Isabelle would have hated it—my best friend. I couldn’t afford to lose her. Besides, you two had already lost enough. Losing Mrs. Black was the epitome.
It’s Chloe Knight.
I wanted to be there for you no matter what, but Isabelle needed me too.
And she would have hated me if she ever found out I was sleeping with her father.
Mr Black was a no-no. He was off limits. He wasn’t Mine. I could never have him.
Where do I start with this book? The author took my heart, stomped on it and then passed it back with a bow on it. The need to talk about this book is what has prompted me to start book blogging if I’m honest. I had the feeling maybe writing it down would help sort the tumult of feeling this book brings.

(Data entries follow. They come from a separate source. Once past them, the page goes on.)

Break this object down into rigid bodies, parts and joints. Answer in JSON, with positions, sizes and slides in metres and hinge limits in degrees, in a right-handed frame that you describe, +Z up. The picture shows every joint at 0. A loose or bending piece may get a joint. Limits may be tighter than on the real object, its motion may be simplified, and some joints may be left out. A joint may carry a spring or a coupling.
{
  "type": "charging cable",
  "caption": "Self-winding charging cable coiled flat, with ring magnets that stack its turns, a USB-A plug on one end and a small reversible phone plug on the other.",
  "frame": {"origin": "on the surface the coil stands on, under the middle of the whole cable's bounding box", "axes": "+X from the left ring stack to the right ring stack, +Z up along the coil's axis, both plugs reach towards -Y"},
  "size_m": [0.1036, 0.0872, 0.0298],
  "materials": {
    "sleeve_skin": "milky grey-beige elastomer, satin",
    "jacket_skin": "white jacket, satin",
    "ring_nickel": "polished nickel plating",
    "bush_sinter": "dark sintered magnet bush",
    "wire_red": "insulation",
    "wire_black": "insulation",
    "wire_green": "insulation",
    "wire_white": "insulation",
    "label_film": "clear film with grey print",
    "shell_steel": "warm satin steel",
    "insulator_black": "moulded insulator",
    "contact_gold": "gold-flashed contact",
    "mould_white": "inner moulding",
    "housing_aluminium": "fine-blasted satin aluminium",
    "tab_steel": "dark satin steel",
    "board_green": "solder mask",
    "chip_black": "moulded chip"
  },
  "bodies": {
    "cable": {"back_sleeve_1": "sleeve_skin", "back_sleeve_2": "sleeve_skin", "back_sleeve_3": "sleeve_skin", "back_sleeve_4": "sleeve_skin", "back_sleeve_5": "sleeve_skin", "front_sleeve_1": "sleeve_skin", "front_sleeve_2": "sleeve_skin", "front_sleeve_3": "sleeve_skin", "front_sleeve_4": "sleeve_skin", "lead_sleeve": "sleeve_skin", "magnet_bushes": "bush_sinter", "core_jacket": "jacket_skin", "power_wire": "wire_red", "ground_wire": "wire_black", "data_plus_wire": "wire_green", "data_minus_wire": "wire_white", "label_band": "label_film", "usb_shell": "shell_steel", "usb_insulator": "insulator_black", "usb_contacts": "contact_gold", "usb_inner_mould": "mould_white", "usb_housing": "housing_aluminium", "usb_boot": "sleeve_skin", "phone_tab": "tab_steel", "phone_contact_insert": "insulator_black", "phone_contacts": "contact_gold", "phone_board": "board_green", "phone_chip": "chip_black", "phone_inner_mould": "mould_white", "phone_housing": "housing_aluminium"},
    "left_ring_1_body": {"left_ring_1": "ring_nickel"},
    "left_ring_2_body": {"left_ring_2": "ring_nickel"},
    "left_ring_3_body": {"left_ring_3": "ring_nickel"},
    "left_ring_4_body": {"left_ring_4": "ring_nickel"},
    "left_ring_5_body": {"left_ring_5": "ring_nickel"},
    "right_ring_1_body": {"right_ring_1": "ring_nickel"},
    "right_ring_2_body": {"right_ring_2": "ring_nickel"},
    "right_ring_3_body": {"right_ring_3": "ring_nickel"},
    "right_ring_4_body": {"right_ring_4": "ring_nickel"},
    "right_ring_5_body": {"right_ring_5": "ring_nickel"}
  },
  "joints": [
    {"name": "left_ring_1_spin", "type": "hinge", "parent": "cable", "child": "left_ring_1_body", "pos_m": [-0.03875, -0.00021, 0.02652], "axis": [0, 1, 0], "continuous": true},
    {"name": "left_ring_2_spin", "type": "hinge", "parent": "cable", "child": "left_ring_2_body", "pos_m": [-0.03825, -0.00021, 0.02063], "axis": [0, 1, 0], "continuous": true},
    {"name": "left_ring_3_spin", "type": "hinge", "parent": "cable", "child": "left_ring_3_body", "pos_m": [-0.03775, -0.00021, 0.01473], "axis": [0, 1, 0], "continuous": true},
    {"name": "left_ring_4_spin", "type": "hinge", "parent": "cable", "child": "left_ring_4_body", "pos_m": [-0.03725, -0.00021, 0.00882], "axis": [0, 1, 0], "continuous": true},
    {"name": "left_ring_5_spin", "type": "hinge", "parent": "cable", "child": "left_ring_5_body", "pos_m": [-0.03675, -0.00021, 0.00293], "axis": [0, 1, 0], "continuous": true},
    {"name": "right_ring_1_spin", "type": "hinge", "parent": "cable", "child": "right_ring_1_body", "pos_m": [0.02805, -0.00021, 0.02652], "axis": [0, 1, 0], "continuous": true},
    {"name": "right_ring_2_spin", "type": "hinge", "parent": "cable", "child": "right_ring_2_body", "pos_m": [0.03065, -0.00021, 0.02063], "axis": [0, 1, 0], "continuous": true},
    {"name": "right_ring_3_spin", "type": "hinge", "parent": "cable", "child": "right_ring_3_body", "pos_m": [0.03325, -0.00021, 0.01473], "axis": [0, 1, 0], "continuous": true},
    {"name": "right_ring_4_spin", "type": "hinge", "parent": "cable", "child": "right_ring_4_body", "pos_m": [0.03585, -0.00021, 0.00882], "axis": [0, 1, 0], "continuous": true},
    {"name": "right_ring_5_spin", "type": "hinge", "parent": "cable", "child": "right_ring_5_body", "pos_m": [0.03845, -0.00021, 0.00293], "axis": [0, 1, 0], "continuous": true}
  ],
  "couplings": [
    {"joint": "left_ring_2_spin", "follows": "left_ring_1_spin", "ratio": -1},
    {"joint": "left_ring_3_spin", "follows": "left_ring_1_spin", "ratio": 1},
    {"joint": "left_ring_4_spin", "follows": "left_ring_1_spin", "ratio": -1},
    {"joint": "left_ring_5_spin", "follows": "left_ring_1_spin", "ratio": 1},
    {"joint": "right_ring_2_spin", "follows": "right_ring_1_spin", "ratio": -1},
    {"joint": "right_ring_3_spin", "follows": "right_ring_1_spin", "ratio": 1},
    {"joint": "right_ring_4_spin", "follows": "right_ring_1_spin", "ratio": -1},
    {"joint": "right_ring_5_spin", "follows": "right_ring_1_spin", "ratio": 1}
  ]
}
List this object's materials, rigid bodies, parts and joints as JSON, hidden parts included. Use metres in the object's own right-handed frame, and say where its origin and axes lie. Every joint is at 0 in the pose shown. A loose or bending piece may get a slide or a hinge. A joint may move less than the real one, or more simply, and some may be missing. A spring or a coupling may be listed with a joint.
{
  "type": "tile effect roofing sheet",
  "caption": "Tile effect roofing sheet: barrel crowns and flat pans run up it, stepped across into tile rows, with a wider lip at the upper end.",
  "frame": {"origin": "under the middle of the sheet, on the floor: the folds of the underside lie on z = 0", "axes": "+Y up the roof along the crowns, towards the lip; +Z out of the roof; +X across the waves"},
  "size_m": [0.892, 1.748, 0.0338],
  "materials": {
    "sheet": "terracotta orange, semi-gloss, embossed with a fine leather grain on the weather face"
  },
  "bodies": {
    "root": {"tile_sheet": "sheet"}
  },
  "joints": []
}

This is the story of Chloe and Theo. Chloe has been in love with Theo since she was 12, even though he is 20 years older. and he just happens to be her best friends dad. Theo has never looked at her as anything other than his daughters best friend. And then his wife dies suddenly. Chloe is now 19 years old and is the only person Theo can turn to. The only person he has to lean on.
Once their relationship changes Chloe finds she can’t cope with the hurt and guilt her actions could potentially cause. She leaves for college hoping to never return home.
Years later Chloe is back to look after her sick father. The connection she has with Theo is undeniable. Staying away from each other is impossible. Even knowing the potential fall out.
His soul was tainted black, and there was no going back.
The love between these two is so deep. Despite the obstacles you really feel they could have something very real.
This book literally grabbed me and refused to let go. I wasn’t able to put it down. I devoured it in one sitting. Sometimes a book stays with you long after its finished. This certainly is one of those. It’s difficult to articulate why. Shanora Williams just makes it so easy to identify with these characters. Most of us will be able to identify with wanting something we can’t or at least shouldn’t have. But it’s more than that. So much more! The author write with such feeling, beautifully describing the anguish both characters feel.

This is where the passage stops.